I am grateful for my best friend who is my rock and my heartbeat. Gosh Alyssa thank you bro. Your love and empathy really have been such a blessing in my life.

The fullness in my heart is at a lovely place. I feel contented and at peace. 

What is there going to be next? How excited I am for this new chapter in my life. How excited Iam to be in this new shift of realities. 

I am happy to be occupying this body and to be experiencing this lifetime. It is such a great and beautiful life. The pain and the suffering. The bliss and the joys. It is all good.

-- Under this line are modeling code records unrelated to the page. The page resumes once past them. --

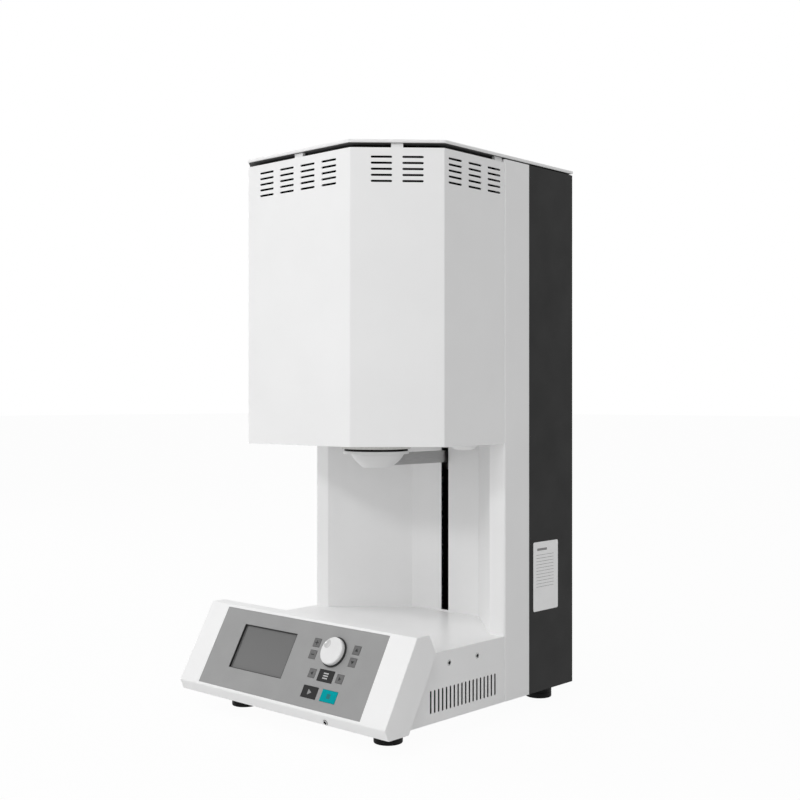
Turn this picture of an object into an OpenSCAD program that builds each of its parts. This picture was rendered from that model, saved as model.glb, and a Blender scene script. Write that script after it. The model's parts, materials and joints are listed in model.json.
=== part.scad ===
// Bottom-loading dental furnace. An octagonal heating head hangs on a column with an
// eight-sided alcove. A motor and screw in the column lift the firing plug into the head.
// The origin is the middle of the footprint, on the table. The front faces -Y.

/* [Overall] */
// Height of the top plate above the table
overall_h = 789; // [780:1:810]
// Depth from the console lip to the rear edge of the housing
overall_d = 425; // [420:1:450]
// Width of the head, the base and the column
body_w = 380; // [374:1:386]
// Clear height under the housing, which the feet fill
ground_gap = 25.5; // [20:0.5:32]
// Thickness of the folded steel sheet
sheet = 1.5; // [1:0.1:2]
// Outside radius of the sheet's bends
bend_r = 3; // [2.2:0.1:5]
// Gap between a piece and the cut-out or pocket that it sits in
fit_gap = 0.25; // [0.15:0.05:0.4]
// Radial clearance of shafts, rods and pins in their bores
run_gap = 0.05; // [0.02:0.01:0.1]

/* [Head] */
// Distance from the console lip to the front of the head
head_setback = 42.5; // [36:0.5:50]
// Depth of the head in front of the column, as a share of the overall depth
head_share = 0.5106; // [0.5:0.001:0.52]
// Width of the head's front facet
head_front_w = 204; // [190:1:220]
// Height of the head shell
head_h = 393.5; // [385:0.5:400]
// Width of the folded rims at the top and bottom of the shell
rim_w = 14; // [10:1:16]
// Air gap between the head shell and the top plate
plate_gap = 6.3; // [4:0.1:9]
// Height of the top plate's folded edge
plate_edge = 4.4; // [3:0.1:8]
// How far the top plate stands out past the head
plate_overhang = 1.5; // [0.5:0.1:3]
// Air gap between the column and the top plate
column_gap = 1.8; // [1:0.1:3]

/* [Head vents] */
// Length of a vent slot
vent_len = 28; // [20:1:31]
// Width of a vent slot, also on the base
vent_w = 3; // [2:0.1:4]
// Distance between two rows of slots
vent_pitch = 7.95; // [6:0.05:9]
// Rows of slots
vent_rows = 5; // [3:1:5]
// Distance between two slots of a row
vent_step = 41.5; // [38:0.1:43]
// Height of the top row's middle below the shell's top
vent_drop = 12.2; // [10:0.1:20]
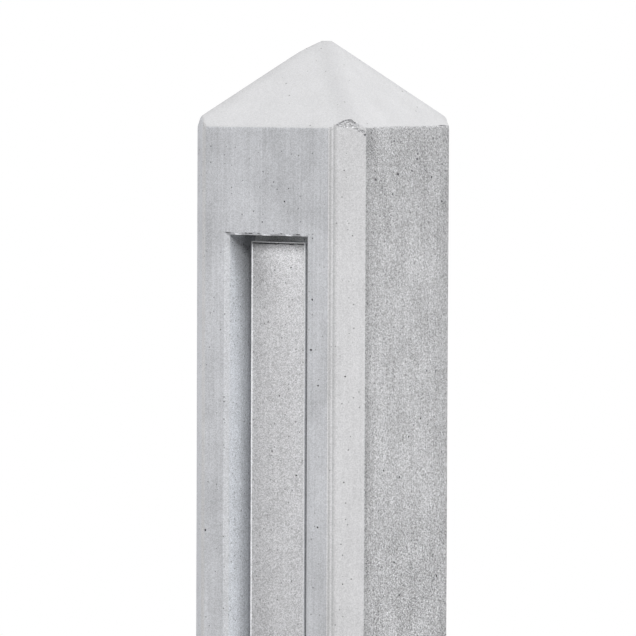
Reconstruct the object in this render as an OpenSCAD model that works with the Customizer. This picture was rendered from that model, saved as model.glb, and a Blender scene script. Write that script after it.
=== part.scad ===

Become in love with love itself. Do you know you could conjure up love just so and feel it? The thoughts can bring you joy if you switch the channels. You got the remote. Frickin use it already. Change your thoughts and change your life. It's really that simple. Your beliefs make you who you are. They form your personal reality. 

To switch realities, you must first change your thoughts. The ones that you constantly think will create your life.

What if you choose to think of only the side of the things that happen, Taking away lessons instead of regrets. Forgiving and releasing all the people in your life that made you feel less of who you are. 

Accepting yourself for all that you are in any moment. Loving all the parts of life. Good and bad and the meh. Just enjoy your damn experience and stop fucking complaining that you have the breath of magical life. Bleh.